Sorious Samura is an investigative journalist, who has produced, filmed and presented films from more than thirty countries. He is best known for the courage of his photographic journalism and the impact of his messages. Some of his films shot on the African continent have involved him personally experiencing the life of ordinary people in extraordinary situations, such as Living with Hunger and Living with Aids. He has won many international awards, including two Emmy’s, a BAFTA (British Academy of Film and Television Arts), Time Magazine European Heroes, Peabody, three Amnesty International Media Awards and three Overseas Press Club of America Awards. Sorious has also won the One World Media Award in 2006, Broadcast Journalist of the Year and the Rory Peck Trust.  Columbia University's graduate school of journalism has honoured Sorious with a lifetime achievement award. Sorious served as a consultant in the Hollywood movie, Blood Diamond, which featured Leonardo DiCaprio.
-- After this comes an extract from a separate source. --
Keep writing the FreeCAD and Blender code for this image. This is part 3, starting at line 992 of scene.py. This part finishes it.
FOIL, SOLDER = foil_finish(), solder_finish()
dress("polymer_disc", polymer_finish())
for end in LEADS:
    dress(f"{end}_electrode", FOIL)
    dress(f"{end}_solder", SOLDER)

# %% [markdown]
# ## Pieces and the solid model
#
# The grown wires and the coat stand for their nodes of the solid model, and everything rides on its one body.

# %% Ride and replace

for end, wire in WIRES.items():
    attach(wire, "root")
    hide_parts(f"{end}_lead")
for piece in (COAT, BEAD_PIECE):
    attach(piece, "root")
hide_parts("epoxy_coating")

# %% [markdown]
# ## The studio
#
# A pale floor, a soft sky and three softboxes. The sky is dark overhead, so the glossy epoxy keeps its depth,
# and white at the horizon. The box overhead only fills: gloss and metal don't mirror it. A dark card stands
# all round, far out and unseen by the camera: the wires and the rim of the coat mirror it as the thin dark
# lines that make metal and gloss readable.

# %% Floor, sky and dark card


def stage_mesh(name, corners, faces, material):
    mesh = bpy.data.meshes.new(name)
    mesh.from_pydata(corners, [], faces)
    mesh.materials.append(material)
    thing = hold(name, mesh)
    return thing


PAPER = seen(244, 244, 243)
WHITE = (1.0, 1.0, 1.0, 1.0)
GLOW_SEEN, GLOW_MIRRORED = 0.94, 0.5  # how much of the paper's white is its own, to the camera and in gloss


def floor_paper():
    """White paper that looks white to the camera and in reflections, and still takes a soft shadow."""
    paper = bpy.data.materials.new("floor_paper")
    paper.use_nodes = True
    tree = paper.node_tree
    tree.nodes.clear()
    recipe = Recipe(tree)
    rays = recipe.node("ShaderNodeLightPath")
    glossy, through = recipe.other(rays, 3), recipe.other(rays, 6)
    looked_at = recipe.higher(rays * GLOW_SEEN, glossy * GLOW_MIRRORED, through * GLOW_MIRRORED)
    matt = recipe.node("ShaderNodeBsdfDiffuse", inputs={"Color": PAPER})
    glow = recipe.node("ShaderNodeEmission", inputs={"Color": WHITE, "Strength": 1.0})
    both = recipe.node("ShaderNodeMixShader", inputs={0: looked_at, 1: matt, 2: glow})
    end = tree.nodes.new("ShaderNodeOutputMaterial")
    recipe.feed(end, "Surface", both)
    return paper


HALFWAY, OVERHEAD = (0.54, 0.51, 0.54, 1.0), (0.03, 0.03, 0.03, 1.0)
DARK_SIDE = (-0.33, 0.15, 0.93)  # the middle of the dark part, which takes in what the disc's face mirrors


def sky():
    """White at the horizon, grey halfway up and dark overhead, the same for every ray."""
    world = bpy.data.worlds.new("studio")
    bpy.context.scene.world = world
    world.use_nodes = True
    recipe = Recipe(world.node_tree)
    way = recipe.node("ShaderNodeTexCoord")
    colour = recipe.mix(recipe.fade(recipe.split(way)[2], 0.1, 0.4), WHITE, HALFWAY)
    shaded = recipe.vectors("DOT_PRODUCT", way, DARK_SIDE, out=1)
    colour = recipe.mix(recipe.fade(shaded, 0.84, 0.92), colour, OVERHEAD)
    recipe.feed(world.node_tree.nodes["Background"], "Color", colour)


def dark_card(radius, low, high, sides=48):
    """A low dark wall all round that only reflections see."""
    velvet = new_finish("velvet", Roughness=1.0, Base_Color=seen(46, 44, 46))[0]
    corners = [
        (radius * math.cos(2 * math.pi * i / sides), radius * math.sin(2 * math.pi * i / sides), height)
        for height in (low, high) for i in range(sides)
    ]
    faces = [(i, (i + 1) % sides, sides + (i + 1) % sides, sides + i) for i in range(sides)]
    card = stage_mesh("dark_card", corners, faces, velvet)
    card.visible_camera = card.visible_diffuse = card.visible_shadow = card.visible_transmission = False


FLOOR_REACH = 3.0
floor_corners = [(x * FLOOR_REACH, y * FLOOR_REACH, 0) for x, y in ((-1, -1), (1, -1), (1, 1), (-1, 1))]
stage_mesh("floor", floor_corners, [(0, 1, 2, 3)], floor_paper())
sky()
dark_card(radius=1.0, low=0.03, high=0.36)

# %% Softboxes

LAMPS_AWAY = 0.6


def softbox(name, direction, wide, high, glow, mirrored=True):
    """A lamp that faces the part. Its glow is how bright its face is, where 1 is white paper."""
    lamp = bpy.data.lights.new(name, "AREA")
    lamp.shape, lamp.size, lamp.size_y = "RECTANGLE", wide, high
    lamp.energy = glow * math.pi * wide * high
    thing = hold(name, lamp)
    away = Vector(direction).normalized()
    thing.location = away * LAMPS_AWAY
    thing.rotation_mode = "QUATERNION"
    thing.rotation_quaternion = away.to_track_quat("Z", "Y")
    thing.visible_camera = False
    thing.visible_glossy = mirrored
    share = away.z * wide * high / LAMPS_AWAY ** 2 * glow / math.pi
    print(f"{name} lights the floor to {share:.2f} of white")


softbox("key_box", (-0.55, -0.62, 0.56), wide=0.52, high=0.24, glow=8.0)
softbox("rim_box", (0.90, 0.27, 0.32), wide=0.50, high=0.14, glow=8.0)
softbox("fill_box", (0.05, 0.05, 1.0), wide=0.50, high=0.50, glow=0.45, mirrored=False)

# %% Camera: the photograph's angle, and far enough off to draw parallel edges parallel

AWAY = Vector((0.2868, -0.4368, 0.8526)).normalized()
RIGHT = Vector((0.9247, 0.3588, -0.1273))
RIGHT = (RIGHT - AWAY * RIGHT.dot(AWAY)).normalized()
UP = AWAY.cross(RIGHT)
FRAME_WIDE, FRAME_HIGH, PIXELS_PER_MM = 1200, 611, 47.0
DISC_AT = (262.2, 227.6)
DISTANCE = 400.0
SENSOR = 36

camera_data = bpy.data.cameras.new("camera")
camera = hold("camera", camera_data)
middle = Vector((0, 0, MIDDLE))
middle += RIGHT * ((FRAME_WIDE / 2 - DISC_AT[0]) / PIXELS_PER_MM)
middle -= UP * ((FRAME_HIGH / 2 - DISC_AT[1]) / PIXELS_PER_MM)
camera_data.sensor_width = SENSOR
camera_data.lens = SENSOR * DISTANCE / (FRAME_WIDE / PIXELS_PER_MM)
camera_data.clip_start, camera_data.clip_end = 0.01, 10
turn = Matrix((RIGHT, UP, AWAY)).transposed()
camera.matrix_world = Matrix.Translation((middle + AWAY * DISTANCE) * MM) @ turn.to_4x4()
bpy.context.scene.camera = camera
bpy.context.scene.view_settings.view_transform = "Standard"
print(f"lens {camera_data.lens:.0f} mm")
Blood Diamond was partly based on Sorious’ documentary, Cry Freetown.  http://sorioussamurafoundation.org/
 
Travis Beard has worked globally as a photojournalist for twelve years. Visiting Afghanistan for the first time in 2001, working in refugee camps in Nimroz. He returned in 2006 to work as Chief Editor of Aina Photojournalism Agency.In 2007, he moved into video-journalism. Ultimately, he founded Argus Productions, which provides numerous media services in Afghanistan. With David Gill and Humayun Zadran, he created Combat Communications, an umbrella group for Afghan artists. In 2009, they organized the Wallords graffiti workshop in Kabul, the first of its kind in the country. He’s an Advisor for the Afghan women-focused organisation M2M (Mountain to Mountain). He was a co-founder of Skateistan, and is co-founder of the Kabul Knights Motorcycle Club. He organised the country’s first alternative arts festival; Sound Central hosted in 2011/12/13. He performs as guitarist for the first ex-pat rock band in Kabul: White City, who in 2014 were invited to SXSW festival in Austin Texas and they will do a US tour to promote their debut album; Landlocked. He is in the process of completing a feature length documentary about the music scene in Afghanistan called Martyrs of Metal.